Al salir del pase de prensa de No te preocupes querida, sonaban infinidad de esas conversaciones que se generan a cara de perro en la misma puerta del teatro, todo animadas e intensas diatribas —no sobre la calidad, sino sobre el contenido— sobre el por qué, el cómo y el cuándo de lo nuevo de Olivia Wilde. Algo que, si me permiten, dice algunas cosas buenas del filme y pone de relieve su carácter excesivo, a pesar de ser una obra que se desenvuelve entre una ambición impertérrita y cierta tendencia hacia lo hortera; entre las ideas de alcance y las chorraditas inocuas. Lo cierto es que No te preocupes querida es una película disfrutable, sí, que cuenta entre sus referentes con multitud de películas a cada cual más dispar —dicho sea de paso que no consigue mirar a los ojos a ninguna de ellas—, pero que nunca termina de abandonarse del todo al esperpento que podría sugerir una lectura en diagonal de su sinopsis: una pareja que vive dentro de una ciudad experimental en plena década de los cincuenta, y donde las relaciones, los roles de género y los eventos son tradicionales y profundamente desiguales. Aquí la cineasta se desliga un poco de la comedia con la que alcanzó el renombre dentro del independiente americano —Súper empollonas (2019)— para meterse en el terreno del thriller leído con toques de ficción especulativa. Y consigue entregar una obra resultona, potente en su premisa aunque termine por caer en subrayados innecesarios, con una coherencia narrativa siempre a punto de venirse abajo y amenazando con abrazar lo paródico sin temor al qué dirán. Aquí, la función le pertenece a Florence Pugh, que aunque no consigue desprenderse de todo de ese histrión tan suyo, sí se va amoldando poco a poco a las maneras de una gran actriz. Y bueno, también tenemos en el reparto a un Harry Styles no del todo convincente que ofrece algunas caras de intensidad y a un Chris Pine que se enfrenta a un papel-caramelo de los que requieren no demasiada pericia pero sí muchas ganas de pasárselo bien —inconscientemente me encontré a mí mismo pensando en el Keanu Reeves de Amor carnal (Ana Lily Amirpour, 2016)—. Y está por ahí Dita Von Teese.

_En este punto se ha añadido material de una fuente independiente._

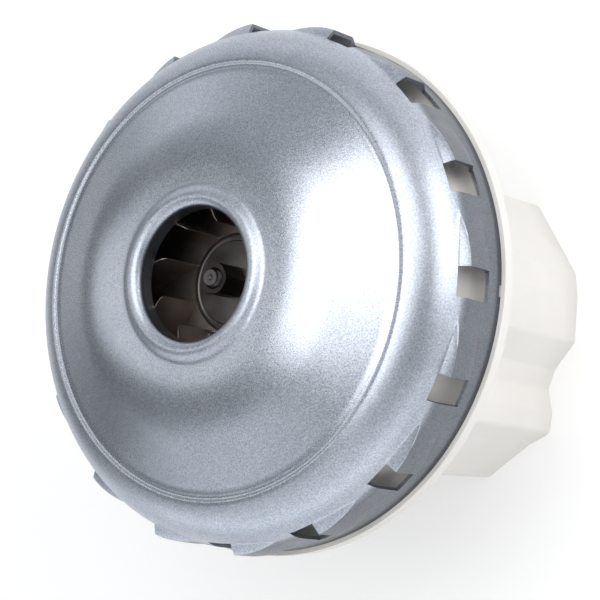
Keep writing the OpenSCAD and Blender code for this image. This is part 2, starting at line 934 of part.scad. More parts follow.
module brush_b() {
    color("#3b3b3d")
        rotate([0, 0, 180])
            brush();
}

// Brush spring: one wire swept along a helix round the brush axis
spring_r = brush_w / 2 - spring_wire / 2 - 0.15;
spring_from = comm_r + brush_gap + brush_l + lay_gap + spring_wire / 2;
spring_to = clip_x - lay_gap - spring_wire / 2;
spring_steps = spring_turns * 10;
spring_sides = 6;

function spring_centre(i) =
    let (t = i / spring_steps, turn = 360 * spring_turns * t)
    [spring_from + (spring_to - spring_from) * t, spring_r * cos(turn), spring_r * sin(turn)];
function spring_ring(i) =
    let (turn = 360 * spring_turns * i / spring_steps, out = [0, cos(turn), sin(turn)])
    [for (j = [0:spring_sides - 1])
        let (a = 360 * j / spring_sides)
        spring_centre(i) + spring_wire / 2 * (cos(a) * out + sin(a) * [1, 0, 0])];

module brush_spring() {
    last = spring_steps * spring_sides;
    translate([0, 0, brush_z])
        polyhedron(
            points = [for (i = [0:spring_steps]) each spring_ring(i)],
            faces = concat(
                [[for (j = [0:spring_sides - 1]) j]],
                [[for (j = [spring_sides - 1:-1:0]) last + j]],
                [for (i = [0:spring_steps - 1], j = [0:spring_sides - 1])
                    let (a = i * spring_sides, n = (j + 1) % spring_sides)
                    each [
                        [a + j, a + spring_sides + j, a + n],
                        [a + n, a + spring_sides + j, a + spring_sides + n]
                    ]]
            )
        );
}

module brush_spring_a() {
    color("#8f9396")
        brush_spring();
}

module brush_spring_b() {
    color("#8f9396")
        rotate([0, 0, 180])
            brush_spring();
}

// Block that holds the supply tabs under the bridge's arm
terminal_w = 9;
terminal_low = terminal_top - 7;
tab_at = 4.6;
tab_w = 6.3;
tab_t = 0.8;

module terminal_place() {
    rotate([0, 0, 180 + terminal_turn])
        children();
}

module tab(s, grow, z0, z1) {
    block(
        terminal_x - tab_t / 2 - grow,
        terminal_x + tab_t / 2 + grow,
        s * tab_at - tab_w / 2 - grow,
        s * tab_at + tab_w / 2 + grow,
        z0,
        z1
    );
}

module terminal_block() {
    color("#2f3133")
        terminal_place()
            difference() {
                block(
                    terminal_x - terminal_d,
                    terminal_x + terminal_d,
                    -terminal_w,
                    terminal_w,
                    terminal_low,
                    terminal_top
                );
                for (s = [-1, 1])
                    tab(s, seat_gap, terminal_low - 1, terminal_top + 1);
            }
}

module supply_terminals() {
    color("#c8cacb")
        terminal_place()
            for (s = [-1, 1])
                tab(s, 0, rear_in, terminal_top);
}

module cooling_fan() {
    color("#2d3a44")
        difference() {
            union() {
                translate([0, 0, cooler_z + cooler_h - 1.2])
                    cylinder(r = cooler_r, h = 1.2);
                translate([0, 0, cooler_z])
                    cylinder(r = 7.5, h = cooler_h);
                for (k = [0:cooler_blades - 1])
                    rotate([0, 0, k * 360 / cooler_blades])
                        block(13, cooler_r - 0.5, -0.6, 0.6, cooler_z, cooler_z + cooler_h - 0.6);
            }
            translate([0, 0, cooler_z - 1])
                cylinder(r = tail_r + seat_gap, h = cooler_h + 2);
        }
}

module rear_cover() {
    color("#ece9e2")
        difference() {
            union() {
                house_prism(wall_t + lay_gap, rear_in, rear_in + rear_t);
                both_sides()
                    translate([0, pillar_y, rear_in])
                        cylinder(r = 2.4, h = bridge_top - bridge_end_t - bridge_head - rear_in - lay_gap);
            }
            for (r = [12, 18, 24])
                for (k = [0:3])
                    rotate([0, 0, k * 90 + 12])
                        translate([0, 0, rear_in - 1])
                            rotate_extrude(angle = 66)
                                translate([r, 0])
                                    square([3, rear_t + 2]);
            terminal_place()
                block(
                    terminal_x - terminal_d,
                    terminal_x + terminal_d,
                    -terminal_w,
                    terminal_w,
                    rear_in - 1,
                    rear_in + rear_t + 1
                );
        }
}

fan_cover();
impeller_back_disc();
impeller_front_disc();
impeller_blades();
hub_washer();
shaft_nut();
shaft_spacer();
shaft();
front_bearing_inner_ring();
front_bearing_outer_ring();
front_bearing_balls();
bearing_retainer();
retainer_screws();
rear_bearing_inner_ring();
rear_bearing_outer_ring();
rear_bearing_balls();
bearing_sleeve();
armature_core();
armature_winding();
commutator_bars();
commutator_core();
stator_core();
stator_coil_a();
stator_coil_b();
stator_screws();
motor_housing();
bearing_bridge();
bridge_screws();
brush_tube_a();
brush_tube_b();
brush_clip_a();
brush_clip_b();
brush_spring_a();
brush_spring_b();
brush_a();
brush_b();
terminal_block();
supply_terminals();
cooling_fan();
rear_cover();
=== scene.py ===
# %% [markdown]
# # A vacuum motor unit
# The unit is a universal motor in a pale moulded housing. It drives one
# centrifugal fan under a pressed steel cover, and the air leaves through
# sixteen louvred outlets round the skirt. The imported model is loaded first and
# stays as it is: every piece below is made in the same place and in metres.

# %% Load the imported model
import math

import bmesh
import bpy
import numpy as np
from mathutils import Matrix, Vector


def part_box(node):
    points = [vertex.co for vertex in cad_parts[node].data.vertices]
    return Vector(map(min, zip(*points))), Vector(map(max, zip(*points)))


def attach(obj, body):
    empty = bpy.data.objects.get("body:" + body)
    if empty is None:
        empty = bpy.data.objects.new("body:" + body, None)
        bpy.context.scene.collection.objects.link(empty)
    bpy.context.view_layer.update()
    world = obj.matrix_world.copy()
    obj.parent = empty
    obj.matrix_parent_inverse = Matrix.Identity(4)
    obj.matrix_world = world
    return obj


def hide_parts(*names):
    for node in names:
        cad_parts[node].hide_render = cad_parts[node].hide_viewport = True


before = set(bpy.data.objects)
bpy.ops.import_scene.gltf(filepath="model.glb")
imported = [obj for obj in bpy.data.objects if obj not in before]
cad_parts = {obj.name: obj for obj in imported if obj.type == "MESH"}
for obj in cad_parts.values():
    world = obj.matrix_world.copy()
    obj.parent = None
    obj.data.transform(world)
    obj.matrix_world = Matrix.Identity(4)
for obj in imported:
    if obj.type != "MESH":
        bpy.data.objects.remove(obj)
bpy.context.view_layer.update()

# %% [markdown]
# ## The camera
# The photograph looks into the air inlet from the side, with a long lens from
# about 0.6 m, so near and far parts differ only a little in size. The three
# directions below are the picture's right, its up, and back to the lens.

# %% Camera at the photograph's angle
MM = 0.001
to_right = Vector((0.79884, 0.07487, -0.59687))
to_top = Vector((0.00692, 0.99102, 0.13357))
to_lens = Vector((0.60150, -0.11083, 0.79114))
lens_place = Vector((369.3, -68.7, 554.65)) * MM
lens = bpy.data.cameras.new("camera")
lens.sensor_width = 36.0
lens.lens = 133.05
lens.clip_start = 0.01
camera = bpy.data.objects.new("camera", lens)
bpy.context.scene.collection.objects.link(camera)
aim = Matrix((to_right, to_top, to_lens)).transposed().to_4x4()
camera.matrix_world = Matrix.Translation(lens_place) @ aim
bpy.context.scene.camera = camera
print("camera", [round(v, 3) for v in camera.location])

# %% [markdown]
# ## Small helpers
# A colour is written as it is seen on a screen, in sRGB hex, and the standard's
# own formula turns it to the linear light values that the shaders use.


# %% Colours
def linear(hex_colour):
    shares = [int(hex_colour[i : i + 2], 16) / 255 for i in (1, 3, 5)]
    return [s / 12.92 if s < 0.04045 else ((s + 0.055) / 1.055) ** 2.4 for s in shares] + [1.0]


print("white is", linear("#FFFFFF"))

# %% [markdown]
# A node's inputs are given as one dictionary. A number or colour is set on the
# socket itself, a socket is linked to it, and a node stands for its first
# output. One function adds any node in that way.


# %% Nodes
def wire(tree, node, inputs):
    for name, value in inputs.items():
        if isinstance(value, bpy.types.Node):
            value = value.outputs[0]
        if isinstance(value, bpy.types.NodeSocket):
            tree.links.new(value, node.inputs[name])
        else:
            node.inputs[name].default_value = value


def add(tree, kind, inputs=None, **settings):
    made = tree.nodes.new(kind)
    for name, value in settings.items():
        setattr(made, name, value)
    wire(tree, made, inputs or {})
    return made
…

Olivia Wilde tiene talento escénico y lo demuestra en bastantes ocasiones, pero esa misma capacidad la lleva a querer abarcar más —y naufragar— de lo que es capaz de permitirse.
La realidad es que No te preocupes querida —prometo que sufro mucho cada vez que tengo que escribir el título oficial en español sin la coma del vocativo— es una película más o menos agradable a la que es imposible negar la capacidad de destruir las ganas de acceder a sus virtudes precisamente porque se enfanga en lo superficial, en un guion caótico que quiere ser más papista que el Papa en no pocas ocasiones, pero que al final no es, ni mucho menos y en conjunto, el desastre abierto que parecen prometer sus excesos visuales y su dirección ambivalente. De sus imágenes y de sus decisiones estéticas hay dos cosas que podemos tener claras: por un lado que Olivia Wilde tiene talento escénico y que lo demuestra en bastantes ocasiones, y por el otro que esa misma capacidad la lleva a querer abarcar más —y naufragar— de lo que es capaz de permitirse. A veces realza las virtudes metafóricas de su propuesta con elegancia y buen hacer, y otras con ineficacia e incompetencia narrativa: nada más frustrante que asistir a ideas que recuerdan demasiado a un Jonathan Glazer o un Alex Proyas —y a otros algo más frontales— sin obtener a cambio una muestra de identidad propia, o de reverberación de premisas realmente robusta. Las ideas que vienen por debajo de No te preocupes querida son relevantes, e interesantes, sobre todo cuando se definen en base a imágenes y conceptos visuales sólidos —algo que ocurre en bastantes ocasiones— y no en base a puras cuestiones estructurales —algo que también ocurre a menudo— y de agenda. No, no es una película terrible ni vacía de contenido significativo, ni una obra prescindible que haya que tachar con rotulador permanente y llenar de las consabidas «banderas rojas», pero tampoco una fiesta fílmica que nos eleve corazón e intelecto. Lo que de toda la vida llamamos «película correcta», sin irnos a esos extremos tan rotundos que llenan más titulares que convicciones.